Show each line that has the string "pose" in it.
--- START Given information ---
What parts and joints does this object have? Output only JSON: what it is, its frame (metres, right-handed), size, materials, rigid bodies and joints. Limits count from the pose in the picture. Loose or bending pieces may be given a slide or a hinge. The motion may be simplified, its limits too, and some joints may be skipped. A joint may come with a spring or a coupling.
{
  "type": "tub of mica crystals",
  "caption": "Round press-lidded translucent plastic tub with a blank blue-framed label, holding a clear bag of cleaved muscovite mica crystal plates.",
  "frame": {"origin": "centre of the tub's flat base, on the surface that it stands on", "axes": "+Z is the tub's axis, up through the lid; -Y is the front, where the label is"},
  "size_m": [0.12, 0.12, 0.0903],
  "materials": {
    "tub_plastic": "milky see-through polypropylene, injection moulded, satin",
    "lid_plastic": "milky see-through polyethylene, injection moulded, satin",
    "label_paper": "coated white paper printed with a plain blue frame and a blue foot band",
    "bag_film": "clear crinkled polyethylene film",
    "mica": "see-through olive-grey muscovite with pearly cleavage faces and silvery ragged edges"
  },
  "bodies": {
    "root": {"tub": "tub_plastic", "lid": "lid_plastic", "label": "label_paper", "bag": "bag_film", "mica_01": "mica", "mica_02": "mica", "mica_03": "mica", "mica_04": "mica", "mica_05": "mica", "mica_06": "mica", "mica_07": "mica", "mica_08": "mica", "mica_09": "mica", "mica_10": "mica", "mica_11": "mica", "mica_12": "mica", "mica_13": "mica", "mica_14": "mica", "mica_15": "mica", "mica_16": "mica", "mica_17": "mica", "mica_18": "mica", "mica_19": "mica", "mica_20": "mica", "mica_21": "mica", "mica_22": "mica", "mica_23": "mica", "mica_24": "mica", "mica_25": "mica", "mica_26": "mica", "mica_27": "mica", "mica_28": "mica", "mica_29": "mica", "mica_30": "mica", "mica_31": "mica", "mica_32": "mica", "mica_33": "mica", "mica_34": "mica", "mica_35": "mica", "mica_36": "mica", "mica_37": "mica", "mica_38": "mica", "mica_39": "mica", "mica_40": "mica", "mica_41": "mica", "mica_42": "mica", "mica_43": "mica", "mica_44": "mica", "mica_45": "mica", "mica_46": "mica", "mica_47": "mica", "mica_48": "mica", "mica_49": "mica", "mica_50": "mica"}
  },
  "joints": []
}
--- END Given information ---
--- START Given information ---
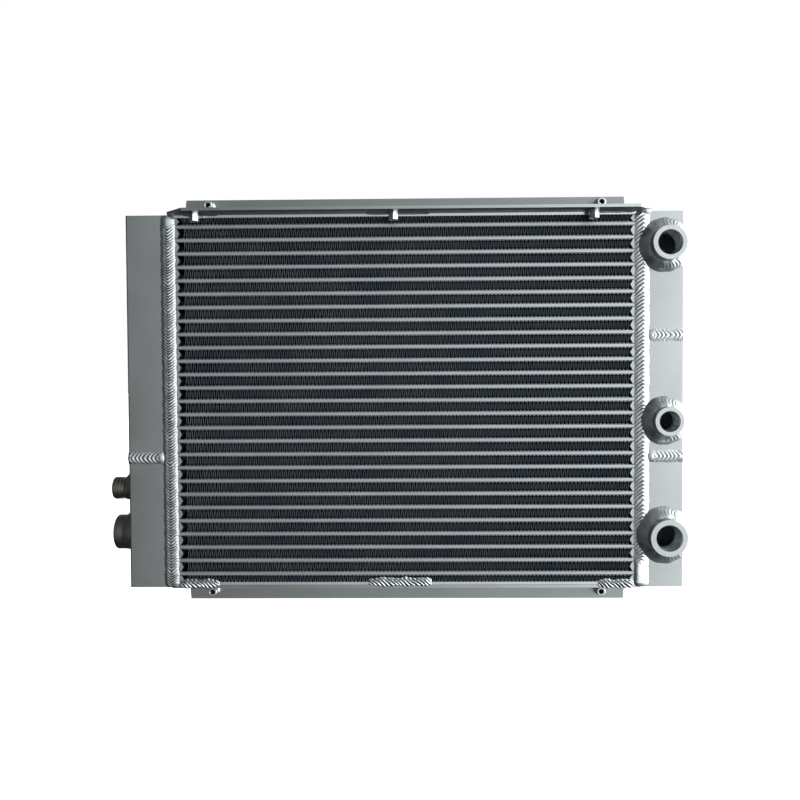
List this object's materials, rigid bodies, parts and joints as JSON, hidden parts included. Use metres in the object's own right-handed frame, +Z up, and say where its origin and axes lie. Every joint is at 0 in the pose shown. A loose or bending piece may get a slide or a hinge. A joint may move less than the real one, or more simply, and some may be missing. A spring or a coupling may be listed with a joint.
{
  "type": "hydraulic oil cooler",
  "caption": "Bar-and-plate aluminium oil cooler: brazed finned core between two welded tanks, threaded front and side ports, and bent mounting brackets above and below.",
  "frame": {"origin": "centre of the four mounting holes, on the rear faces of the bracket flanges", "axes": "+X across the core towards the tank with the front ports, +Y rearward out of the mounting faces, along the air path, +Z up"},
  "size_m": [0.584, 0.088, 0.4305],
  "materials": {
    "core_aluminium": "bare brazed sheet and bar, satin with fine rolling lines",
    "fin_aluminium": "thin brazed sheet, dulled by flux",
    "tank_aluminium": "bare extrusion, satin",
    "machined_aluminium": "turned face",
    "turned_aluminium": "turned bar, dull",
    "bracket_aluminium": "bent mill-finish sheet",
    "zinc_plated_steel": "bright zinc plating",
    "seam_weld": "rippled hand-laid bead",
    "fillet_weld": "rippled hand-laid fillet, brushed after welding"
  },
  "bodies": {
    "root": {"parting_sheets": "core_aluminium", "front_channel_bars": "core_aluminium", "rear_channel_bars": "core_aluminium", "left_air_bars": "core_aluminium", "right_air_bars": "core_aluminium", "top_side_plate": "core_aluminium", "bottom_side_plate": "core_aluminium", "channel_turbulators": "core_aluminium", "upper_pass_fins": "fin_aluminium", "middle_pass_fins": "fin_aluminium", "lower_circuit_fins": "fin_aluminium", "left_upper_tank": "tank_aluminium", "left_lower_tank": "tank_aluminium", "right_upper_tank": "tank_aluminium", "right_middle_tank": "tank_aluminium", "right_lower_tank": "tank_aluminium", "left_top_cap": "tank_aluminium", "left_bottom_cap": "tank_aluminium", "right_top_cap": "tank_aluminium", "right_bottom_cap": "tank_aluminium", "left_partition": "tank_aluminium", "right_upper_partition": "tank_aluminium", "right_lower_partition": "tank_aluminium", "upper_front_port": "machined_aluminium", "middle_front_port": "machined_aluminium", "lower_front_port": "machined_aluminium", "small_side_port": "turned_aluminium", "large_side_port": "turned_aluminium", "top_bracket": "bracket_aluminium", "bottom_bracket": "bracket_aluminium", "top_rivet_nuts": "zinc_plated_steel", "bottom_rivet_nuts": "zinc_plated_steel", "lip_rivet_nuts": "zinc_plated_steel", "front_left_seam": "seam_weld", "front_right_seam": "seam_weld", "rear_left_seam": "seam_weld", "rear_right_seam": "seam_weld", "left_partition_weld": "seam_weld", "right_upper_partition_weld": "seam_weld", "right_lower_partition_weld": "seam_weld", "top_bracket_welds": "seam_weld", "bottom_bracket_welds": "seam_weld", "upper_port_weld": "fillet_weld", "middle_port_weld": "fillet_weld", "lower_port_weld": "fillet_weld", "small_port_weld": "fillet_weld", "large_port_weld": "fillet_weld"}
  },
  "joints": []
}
--- END Given information ---
Result of the exercise:
What parts and joints does this object have? Output only JSON: what it is, its frame (metres, right-handed), size, materials, rigid bodies and joints. Limits count from the pose in the picture. Loose or bending pieces may be given a slide or a hinge. The motion may be simplified, its limits too, and some joints may be skipped. A joint may come with a spring or a coupling.
List this object's materials, rigid bodies, parts and joints as JSON, hidden parts included. Use metres in the object's own right-handed frame, +Z up, and say where its origin and axes lie. Every joint is at 0 in the pose shown. A loose or bending piece may get a slide or a hinge. A joint may move less than the real one, or more simply, and some may be missing. A spring or a coupling may be listed with a joint.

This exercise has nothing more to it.